The exercise >> Write the listing out again, all of it, word for word.

Supplied material >>

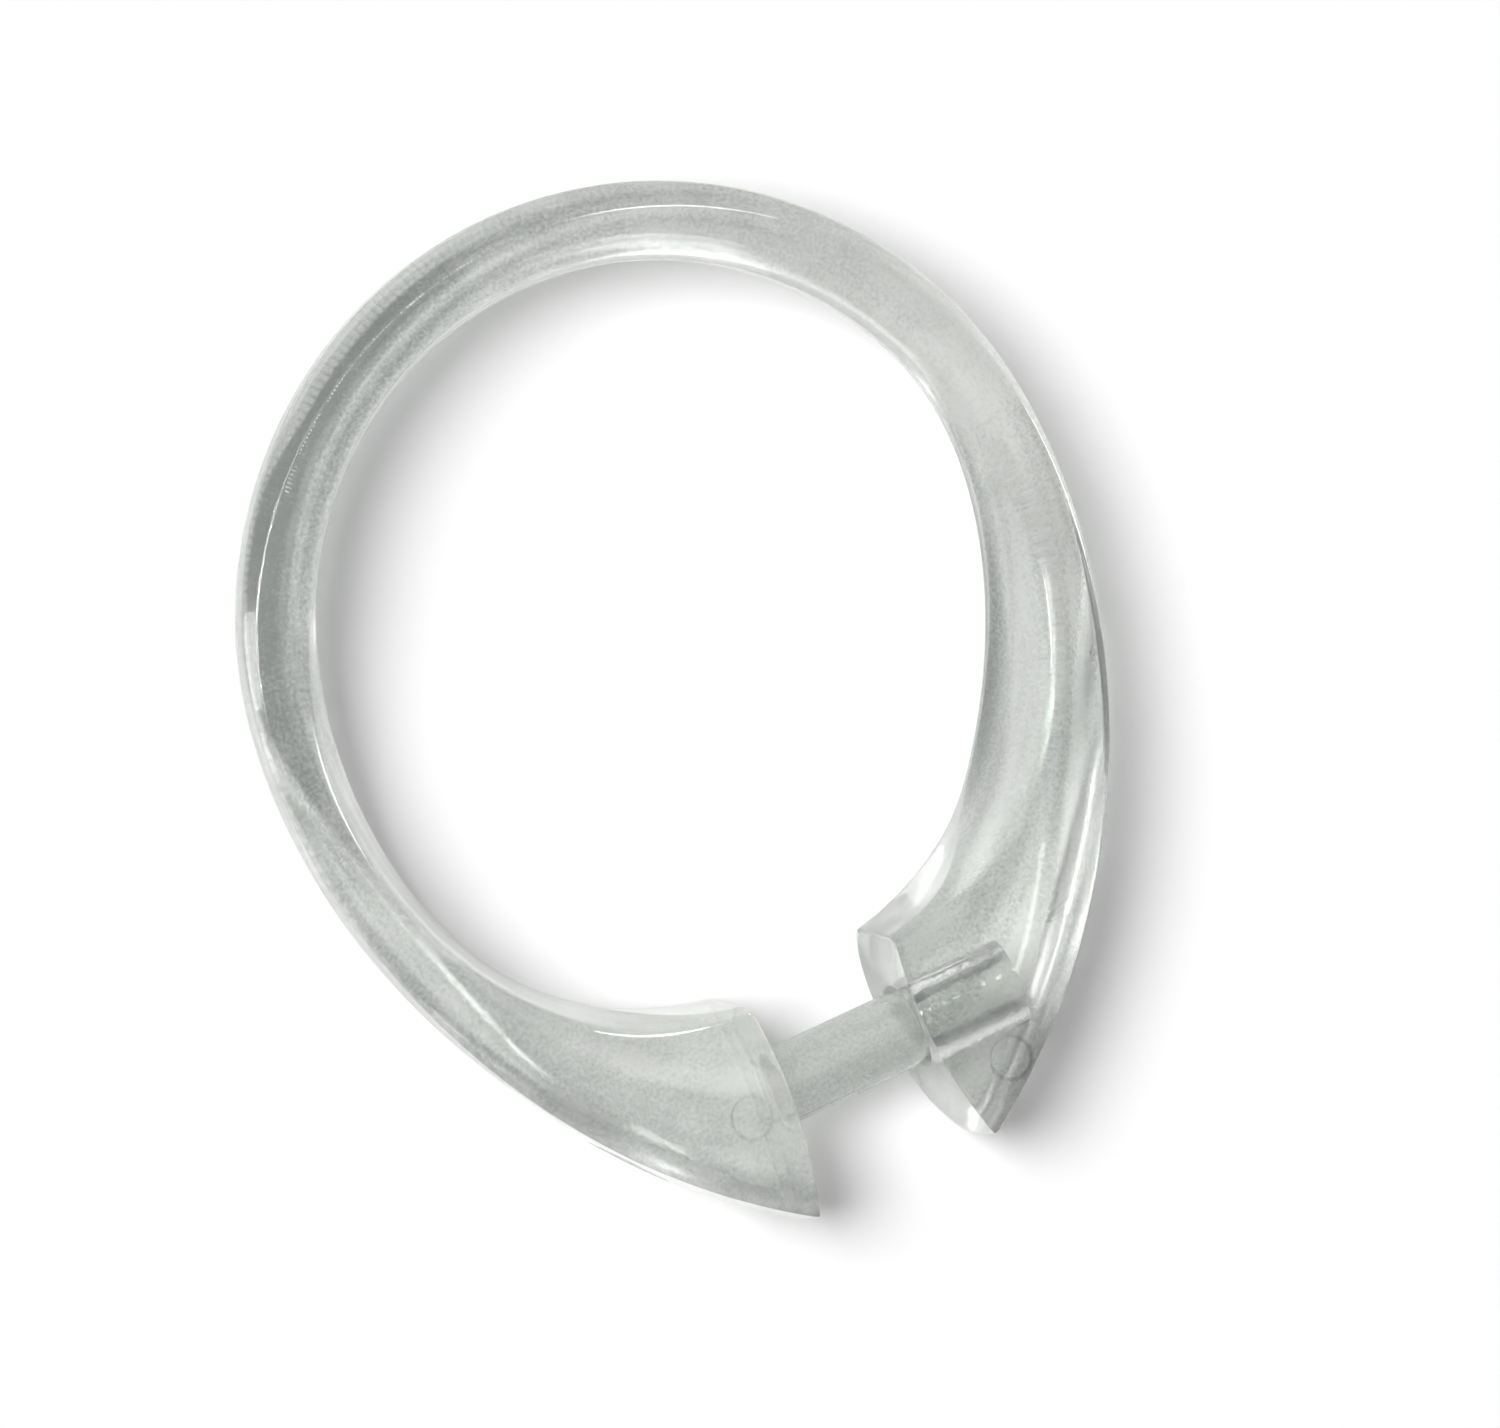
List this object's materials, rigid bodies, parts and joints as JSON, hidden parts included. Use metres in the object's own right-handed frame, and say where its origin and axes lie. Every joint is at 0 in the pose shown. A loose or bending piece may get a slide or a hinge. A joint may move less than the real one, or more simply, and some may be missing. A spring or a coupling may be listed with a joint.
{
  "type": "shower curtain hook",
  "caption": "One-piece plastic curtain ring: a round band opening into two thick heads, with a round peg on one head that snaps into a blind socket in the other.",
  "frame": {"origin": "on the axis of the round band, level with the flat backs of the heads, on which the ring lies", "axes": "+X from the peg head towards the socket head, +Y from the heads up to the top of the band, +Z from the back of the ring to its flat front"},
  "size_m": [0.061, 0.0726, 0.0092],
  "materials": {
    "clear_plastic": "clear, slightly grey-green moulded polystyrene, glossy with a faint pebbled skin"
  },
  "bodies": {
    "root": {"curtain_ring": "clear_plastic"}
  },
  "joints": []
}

Result >>
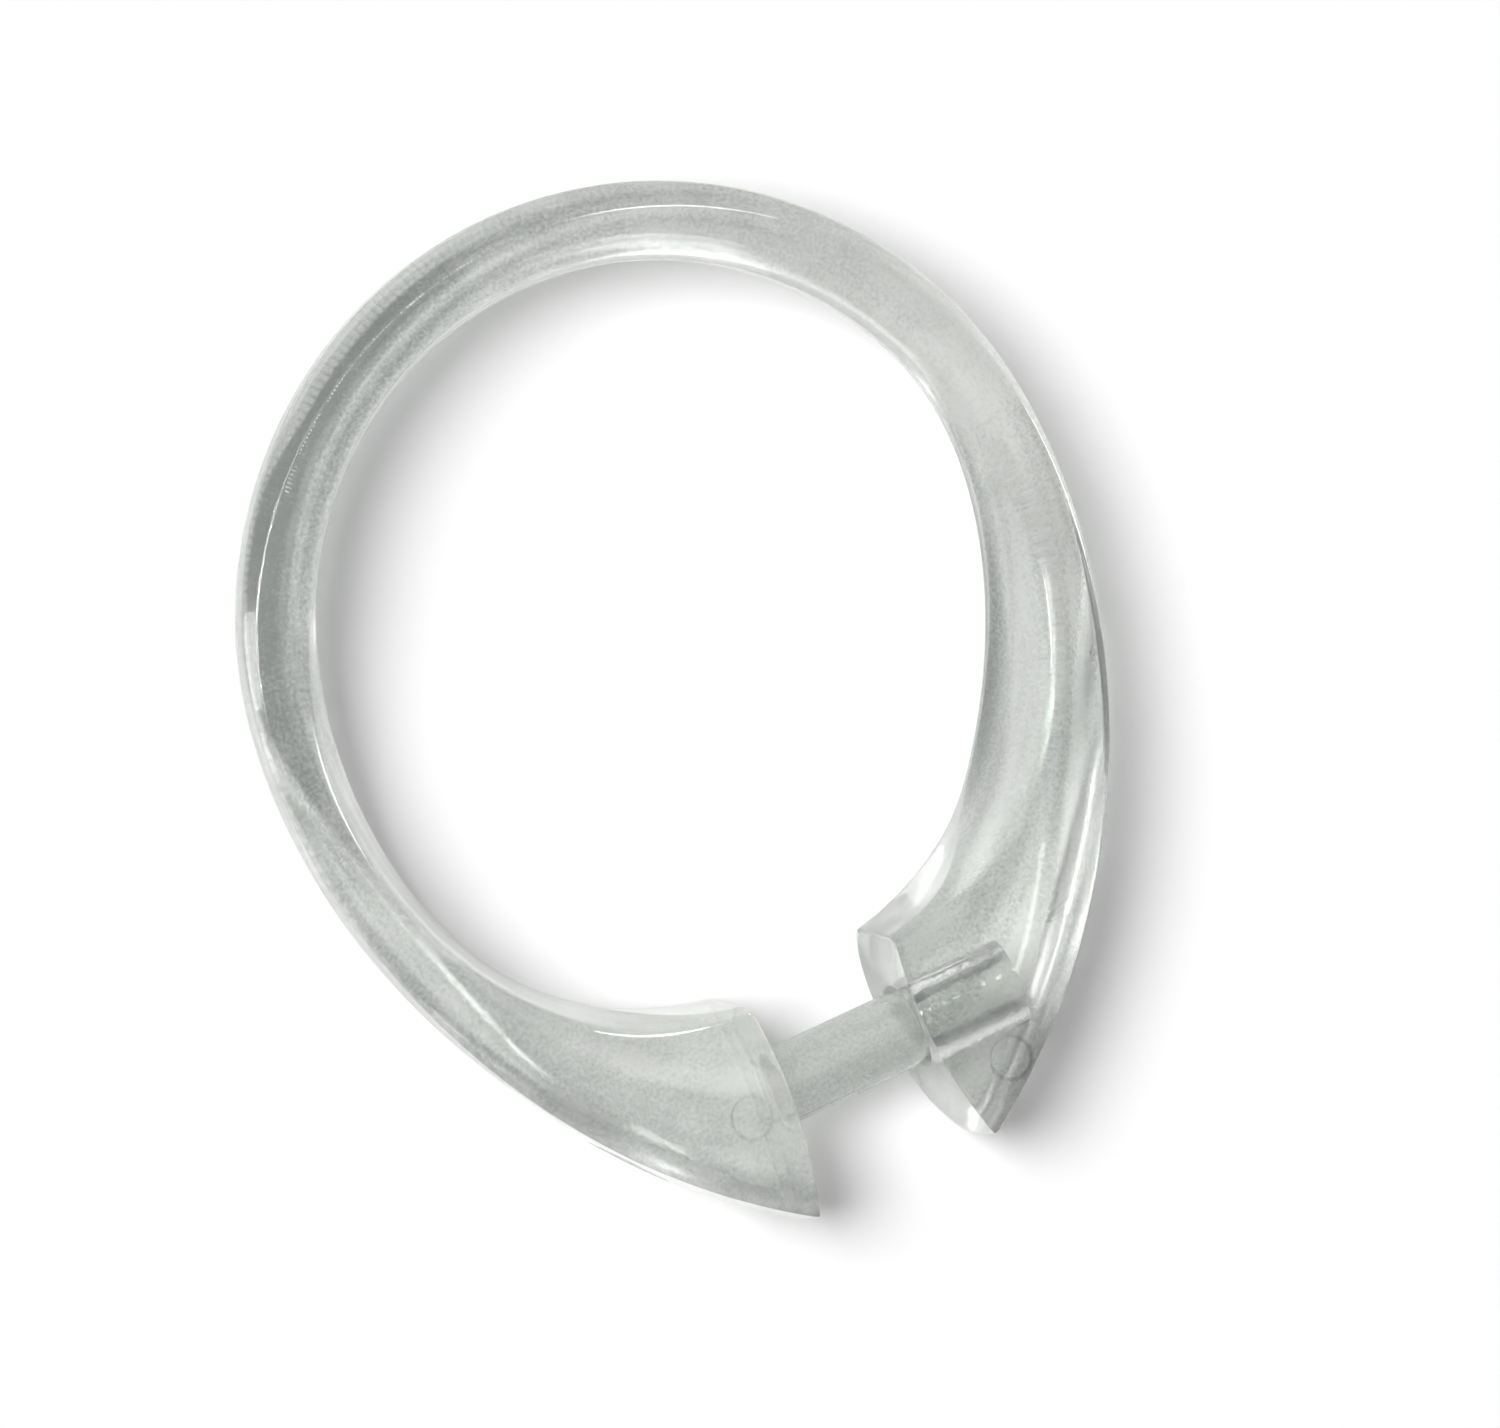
List this object's materials, rigid bodies, parts and joints as JSON, hidden parts included. Use metres in the object's own right-handed frame, and say where its origin and axes lie. Every joint is at 0 in the pose shown. A loose or bending piece may get a slide or a hinge. A joint may move less than the real one, or more simply, and some may be missing. A spring or a coupling may be listed with a joint.
{
  "type": "shower curtain hook",
  "caption": "One-piece plastic curtain ring: a round band opening into two thick heads, with a round peg on one head that snaps into a blind socket in the other.",
  "frame": {"origin": "on the axis of the round band, level with the flat backs of the heads, on which the ring lies", "axes": "+X from the peg head towards the socket head, +Y from the heads up to the top of the band, +Z from the back of the ring to its flat front"},
  "size_m": [0.061, 0.0726, 0.0092],
  "materials": {
    "clear_plastic": "clear, slightly grey-green moulded polystyrene, glossy with a faint pebbled skin"
  },
  "bodies": {
    "root": {"curtain_ring": "clear_plastic"}
  },
  "joints": []
}